#### GIVEN MATERIAL
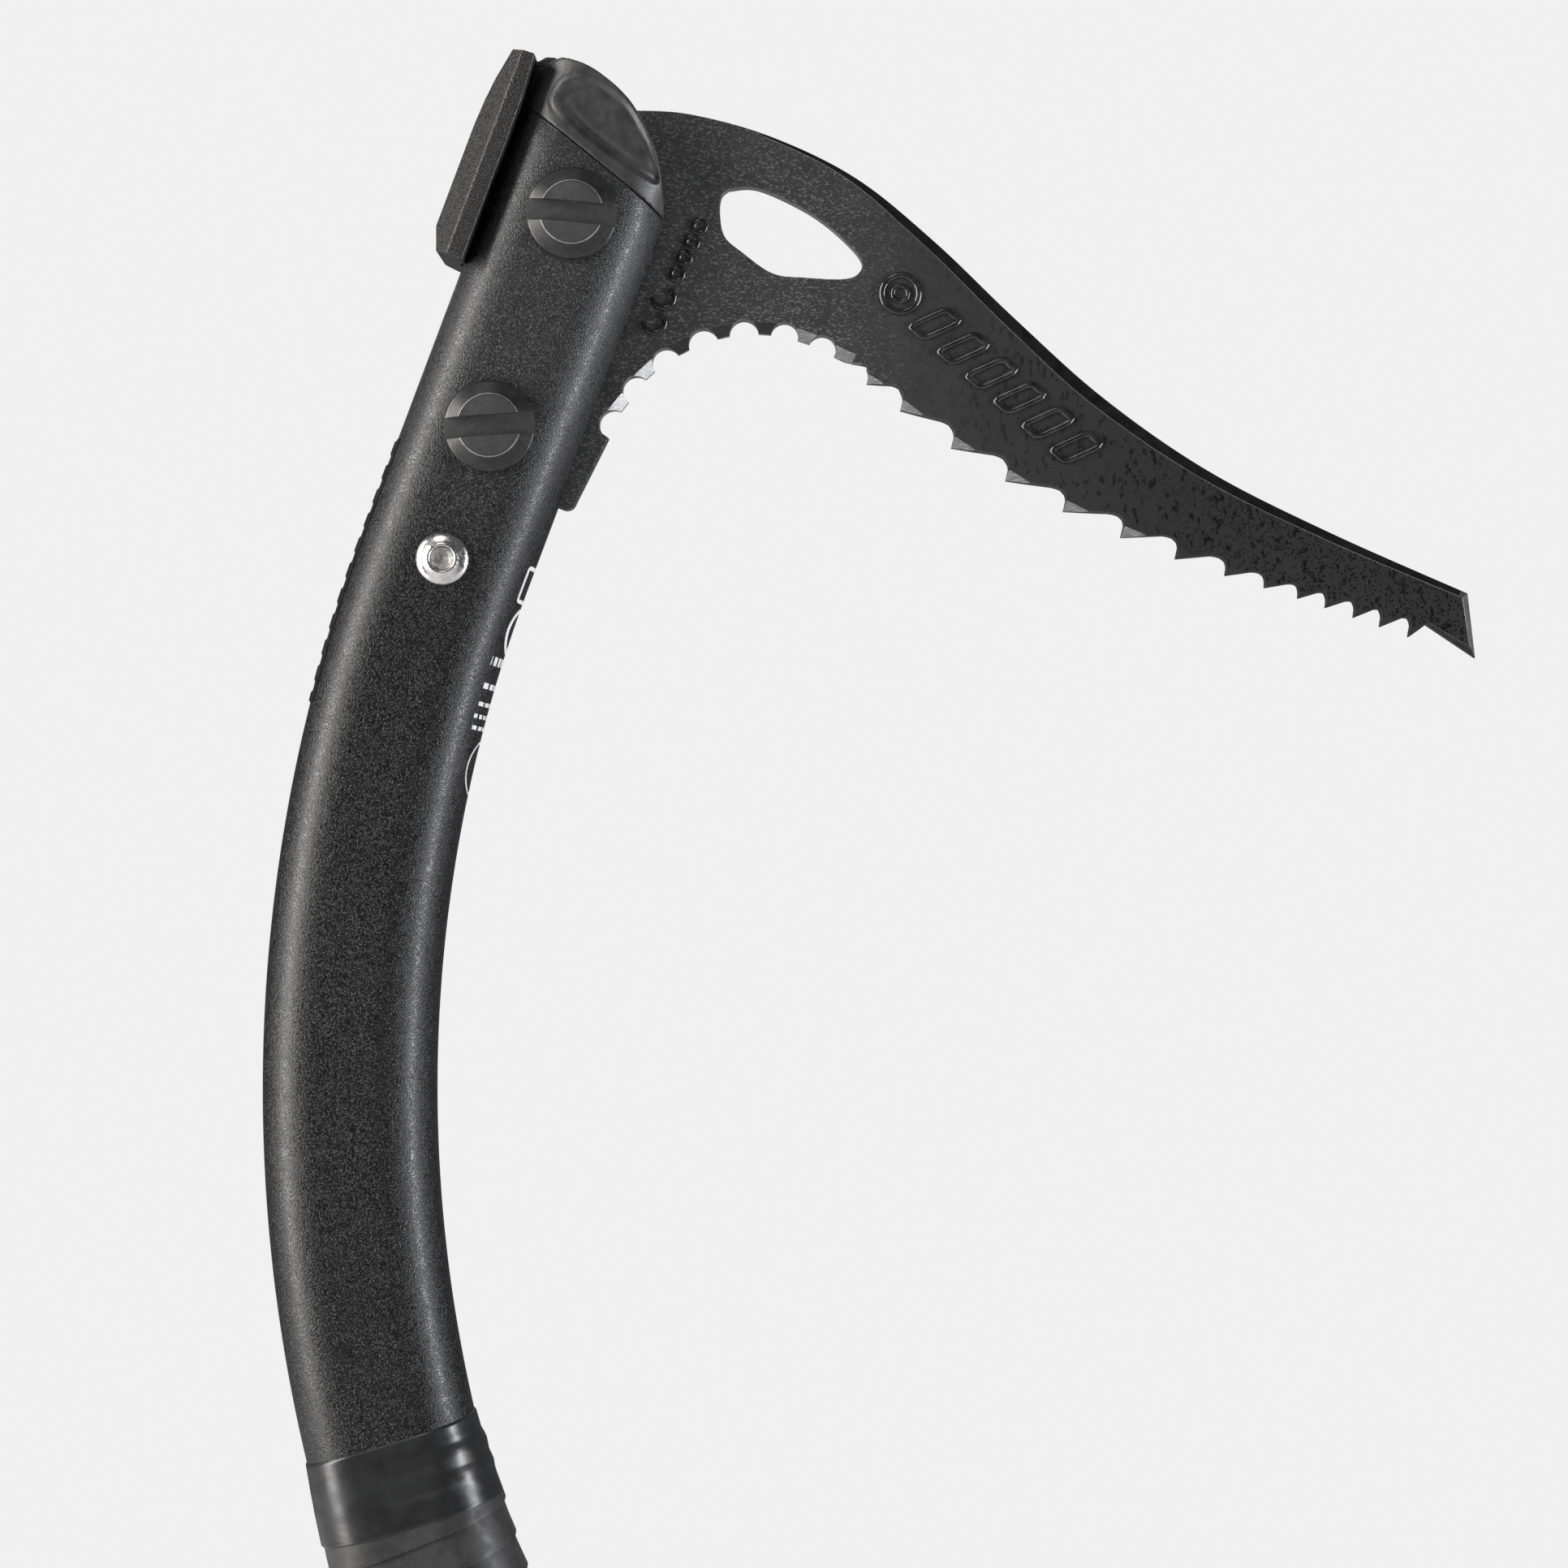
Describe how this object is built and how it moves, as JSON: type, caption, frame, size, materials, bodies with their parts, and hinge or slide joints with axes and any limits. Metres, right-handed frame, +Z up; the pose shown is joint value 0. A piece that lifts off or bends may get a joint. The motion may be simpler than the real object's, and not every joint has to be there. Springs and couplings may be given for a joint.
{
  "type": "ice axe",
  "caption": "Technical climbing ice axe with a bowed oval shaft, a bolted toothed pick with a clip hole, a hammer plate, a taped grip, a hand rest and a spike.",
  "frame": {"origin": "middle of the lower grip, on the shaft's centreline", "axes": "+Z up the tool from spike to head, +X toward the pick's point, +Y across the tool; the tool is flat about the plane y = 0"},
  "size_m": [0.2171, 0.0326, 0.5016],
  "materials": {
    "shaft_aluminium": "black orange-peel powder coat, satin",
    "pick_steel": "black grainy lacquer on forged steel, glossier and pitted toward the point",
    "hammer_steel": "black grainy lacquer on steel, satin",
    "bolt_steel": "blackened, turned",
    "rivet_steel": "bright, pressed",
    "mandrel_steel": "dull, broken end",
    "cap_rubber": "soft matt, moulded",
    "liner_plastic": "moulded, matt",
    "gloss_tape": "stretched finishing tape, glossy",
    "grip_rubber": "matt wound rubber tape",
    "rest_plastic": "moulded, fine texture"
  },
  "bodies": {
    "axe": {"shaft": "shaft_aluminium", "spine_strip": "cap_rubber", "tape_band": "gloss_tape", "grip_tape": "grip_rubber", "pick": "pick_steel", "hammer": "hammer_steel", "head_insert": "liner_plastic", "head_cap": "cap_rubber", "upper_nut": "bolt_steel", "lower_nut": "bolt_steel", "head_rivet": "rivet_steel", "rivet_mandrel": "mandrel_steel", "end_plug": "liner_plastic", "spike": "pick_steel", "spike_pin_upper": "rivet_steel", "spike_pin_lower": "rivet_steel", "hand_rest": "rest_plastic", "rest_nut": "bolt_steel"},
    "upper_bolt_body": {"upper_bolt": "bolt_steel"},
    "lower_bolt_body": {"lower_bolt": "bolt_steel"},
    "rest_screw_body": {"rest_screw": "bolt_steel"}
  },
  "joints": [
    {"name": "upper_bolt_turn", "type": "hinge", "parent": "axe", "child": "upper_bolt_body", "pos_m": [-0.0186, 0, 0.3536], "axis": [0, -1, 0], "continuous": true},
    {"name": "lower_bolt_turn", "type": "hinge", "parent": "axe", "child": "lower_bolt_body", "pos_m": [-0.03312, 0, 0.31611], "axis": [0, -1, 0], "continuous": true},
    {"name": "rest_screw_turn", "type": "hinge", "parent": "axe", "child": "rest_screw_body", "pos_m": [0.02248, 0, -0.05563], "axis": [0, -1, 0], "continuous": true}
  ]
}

#### SET EXERCISE
Quote the whole listing above, leaving nothing out.

#### EXERCISE SOLUTION
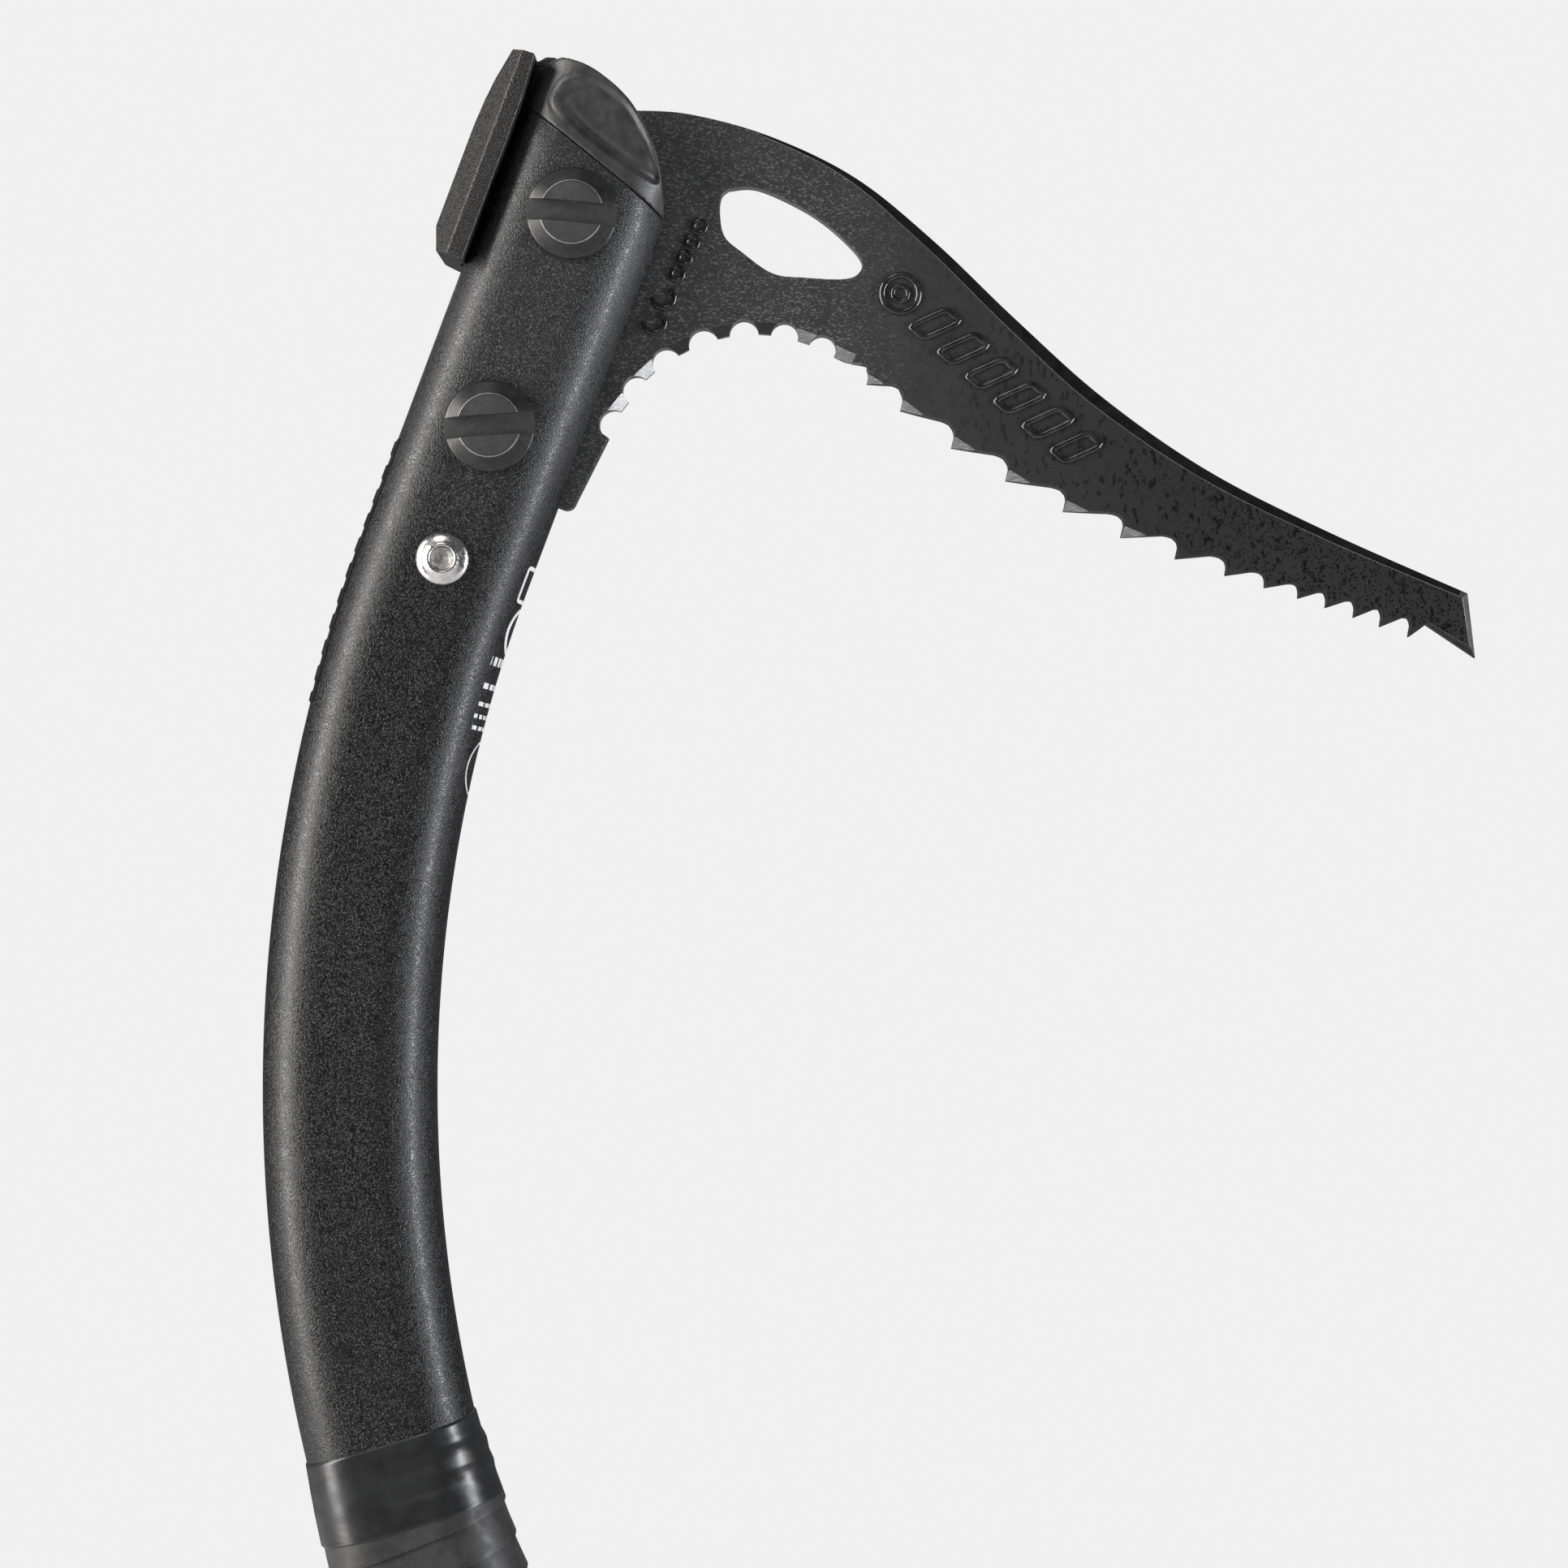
Describe how this object is built and how it moves, as JSON: type, caption, frame, size, materials, bodies with their parts, and hinge or slide joints with axes and any limits. Metres, right-handed frame, +Z up; the pose shown is joint value 0. A piece that lifts off or bends may get a joint. The motion may be simpler than the real object's, and not every joint has to be there. Springs and couplings may be given for a joint.
{
  "type": "ice axe",
  "caption": "Technical climbing ice axe with a bowed oval shaft, a bolted toothed pick with a clip hole, a hammer plate, a taped grip, a hand rest and a spike.",
  "frame": {"origin": "middle of the lower grip, on the shaft's centreline", "axes": "+Z up the tool from spike to head, +X toward the pick's point, +Y across the tool; the tool is flat about the plane y = 0"},
  "size_m": [0.2171, 0.0326, 0.5016],
  "materials": {
    "shaft_aluminium": "black orange-peel powder coat, satin",
    "pick_steel": "black grainy lacquer on forged steel, glossier and pitted toward the point",
    "hammer_steel": "black grainy lacquer on steel, satin",
    "bolt_steel": "blackened, turned",
    "rivet_steel": "bright, pressed",
    "mandrel_steel": "dull, broken end",
    "cap_rubber": "soft matt, moulded",
    "liner_plastic": "moulded, matt",
    "gloss_tape": "stretched finishing tape, glossy",
    "grip_rubber": "matt wound rubber tape",
    "rest_plastic": "moulded, fine texture"
  },
  "bodies": {
    "axe": {"shaft": "shaft_aluminium", "spine_strip": "cap_rubber", "tape_band": "gloss_tape", "grip_tape": "grip_rubber", "pick": "pick_steel", "hammer": "hammer_steel", "head_insert": "liner_plastic", "head_cap": "cap_rubber", "upper_nut": "bolt_steel", "lower_nut": "bolt_steel", "head_rivet": "rivet_steel", "rivet_mandrel": "mandrel_steel", "end_plug": "liner_plastic", "spike": "pick_steel", "spike_pin_upper": "rivet_steel", "spike_pin_lower": "rivet_steel", "hand_rest": "rest_plastic", "rest_nut": "bolt_steel"},
    "upper_bolt_body": {"upper_bolt": "bolt_steel"},
    "lower_bolt_body": {"lower_bolt": "bolt_steel"},
    "rest_screw_body": {"rest_screw": "bolt_steel"}
  },
  "joints": [
    {"name": "upper_bolt_turn", "type": "hinge", "parent": "axe", "child": "upper_bolt_body", "pos_m": [-0.0186, 0, 0.3536], "axis": [0, -1, 0], "continuous": true},
    {"name": "lower_bolt_turn", "type": "hinge", "parent": "axe", "child": "lower_bolt_body", "pos_m": [-0.03312, 0, 0.31611], "axis": [0, -1, 0], "continuous": true},
    {"name": "rest_screw_turn", "type": "hinge", "parent": "axe", "child": "rest_screw_body", "pos_m": [0.02248, 0, -0.05563], "axis": [0, -1, 0], "continuous": true}
  ]
}